• EXERCISE INSTRUCTIONS: Please count the lines below that contain the word "object", and reply with that number alone.

• AVAILABLE DATA:
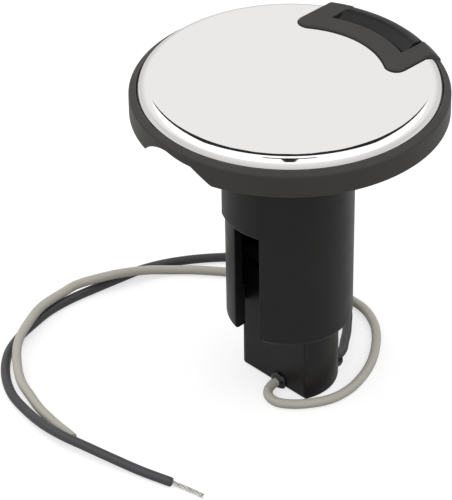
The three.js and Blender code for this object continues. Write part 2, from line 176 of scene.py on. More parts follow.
class Solid:
    """A closed mesh being shaped, in millimetres."""

    def __init__(self, name: str, shape: bmesh.types.BMesh) -> None:
        """Puts the mesh in the scene.

        Args:
            name: the object's name.
            shape: the mesh, which is used up.
        """
        bmesh.ops.recalc_face_normals(shape, faces=shape.faces)
        mesh = bpy.data.meshes.new(name)
        shape.to_mesh(mesh)
        shape.free()
        self.object = bpy.data.objects.new(name, mesh)
        bpy.context.scene.collection.objects.link(self.object)

    @classmethod
    def turned(cls, name: str, profile: list[Point2], sides: int = SIDES) -> "Solid":
        """A closed profile of (radius, height) turned about the Z axis.

        Args:
            name: the object's name.
            profile: the profile's points, in order.
            sides: how many sides the round has.

        Returns:
            The solid.
        """
        shape = bmesh.new()
        angles = [2 * math.pi * (k + 0.5) / sides for k in range(sides)]
        rings = []
        for radius, height in profile:
            if radius < 1e-6:
                rings.append([shape.verts.new((0, 0, height))])
            else:
                rings.append([
                    shape.verts.new((radius * math.cos(a), radius * math.sin(a), height))
                    for a in angles
                ])
        for near, far in zip(rings, rings[1:] + rings[:1]):
            if len(near) == 1 and len(far) == 1:
                continue
            for k in range(sides):
                corners = [near[k % len(near)], near[(k + 1) % sides % len(near)]]
                corners += [far[(k + 1) % sides % len(far)], far[k % len(far)]]
                shape.faces.new(list(dict.fromkeys(corners)))
        return cls(name, shape)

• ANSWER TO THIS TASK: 5